◆ Data extract:
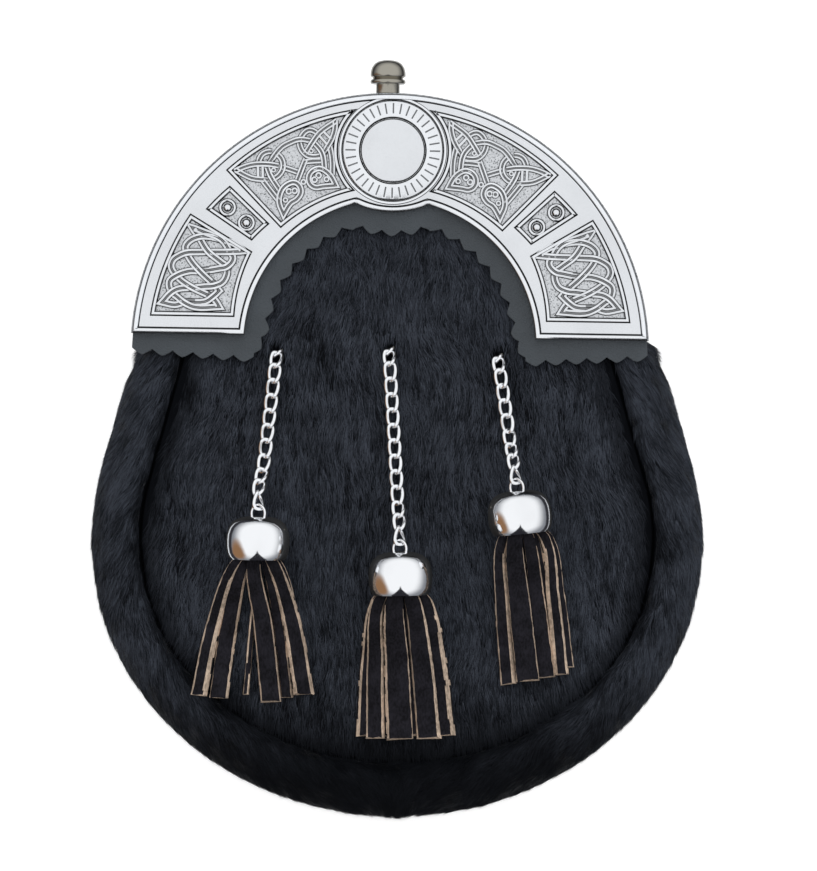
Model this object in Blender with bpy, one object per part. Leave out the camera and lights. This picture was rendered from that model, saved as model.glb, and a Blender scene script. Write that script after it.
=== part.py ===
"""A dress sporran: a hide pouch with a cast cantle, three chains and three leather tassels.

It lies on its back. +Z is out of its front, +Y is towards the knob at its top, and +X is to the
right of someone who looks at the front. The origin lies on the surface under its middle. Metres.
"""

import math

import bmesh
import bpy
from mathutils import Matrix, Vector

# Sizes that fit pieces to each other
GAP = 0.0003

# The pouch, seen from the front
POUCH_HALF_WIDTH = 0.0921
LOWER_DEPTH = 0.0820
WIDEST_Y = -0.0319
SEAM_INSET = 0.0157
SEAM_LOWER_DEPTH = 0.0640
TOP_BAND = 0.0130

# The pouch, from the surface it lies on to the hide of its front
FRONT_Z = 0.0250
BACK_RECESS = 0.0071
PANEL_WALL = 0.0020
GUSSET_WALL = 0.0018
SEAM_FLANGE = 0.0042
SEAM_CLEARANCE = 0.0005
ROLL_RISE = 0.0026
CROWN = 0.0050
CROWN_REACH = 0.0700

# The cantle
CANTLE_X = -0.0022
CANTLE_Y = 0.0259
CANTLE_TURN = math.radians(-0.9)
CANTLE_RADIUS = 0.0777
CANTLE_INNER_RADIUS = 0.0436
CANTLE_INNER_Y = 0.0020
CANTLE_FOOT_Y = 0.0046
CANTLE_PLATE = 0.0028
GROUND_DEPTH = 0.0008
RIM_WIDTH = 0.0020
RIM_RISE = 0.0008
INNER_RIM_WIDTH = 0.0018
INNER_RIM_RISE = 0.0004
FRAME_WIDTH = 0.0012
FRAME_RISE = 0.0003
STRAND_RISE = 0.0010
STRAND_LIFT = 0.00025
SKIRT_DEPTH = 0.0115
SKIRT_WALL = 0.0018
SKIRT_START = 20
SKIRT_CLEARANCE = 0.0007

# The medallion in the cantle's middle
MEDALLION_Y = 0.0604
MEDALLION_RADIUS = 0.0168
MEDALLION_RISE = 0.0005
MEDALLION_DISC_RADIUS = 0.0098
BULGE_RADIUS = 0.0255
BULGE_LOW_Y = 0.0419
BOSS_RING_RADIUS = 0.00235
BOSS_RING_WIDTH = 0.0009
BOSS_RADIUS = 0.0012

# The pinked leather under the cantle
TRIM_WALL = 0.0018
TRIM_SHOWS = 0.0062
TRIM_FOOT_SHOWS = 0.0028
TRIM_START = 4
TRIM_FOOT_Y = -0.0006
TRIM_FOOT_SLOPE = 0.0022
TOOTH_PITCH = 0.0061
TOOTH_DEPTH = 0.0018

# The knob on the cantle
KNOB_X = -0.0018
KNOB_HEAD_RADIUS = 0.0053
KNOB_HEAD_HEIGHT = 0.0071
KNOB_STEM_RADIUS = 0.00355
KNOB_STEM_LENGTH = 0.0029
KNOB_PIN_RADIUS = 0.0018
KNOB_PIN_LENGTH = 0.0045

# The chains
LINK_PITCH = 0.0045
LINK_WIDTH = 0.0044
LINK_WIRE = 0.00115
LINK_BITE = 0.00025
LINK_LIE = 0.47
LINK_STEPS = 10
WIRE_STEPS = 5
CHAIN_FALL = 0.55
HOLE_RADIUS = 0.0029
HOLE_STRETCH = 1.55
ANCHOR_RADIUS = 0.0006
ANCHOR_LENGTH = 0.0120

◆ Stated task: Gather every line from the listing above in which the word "part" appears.

◆ Response to the exercise:
Model this object in Blender with bpy, one object per part. Leave out the camera and lights. This picture was rendered from that model, saved as model.glb, and a Blender scene script. Write that script after it.
=== part.py ===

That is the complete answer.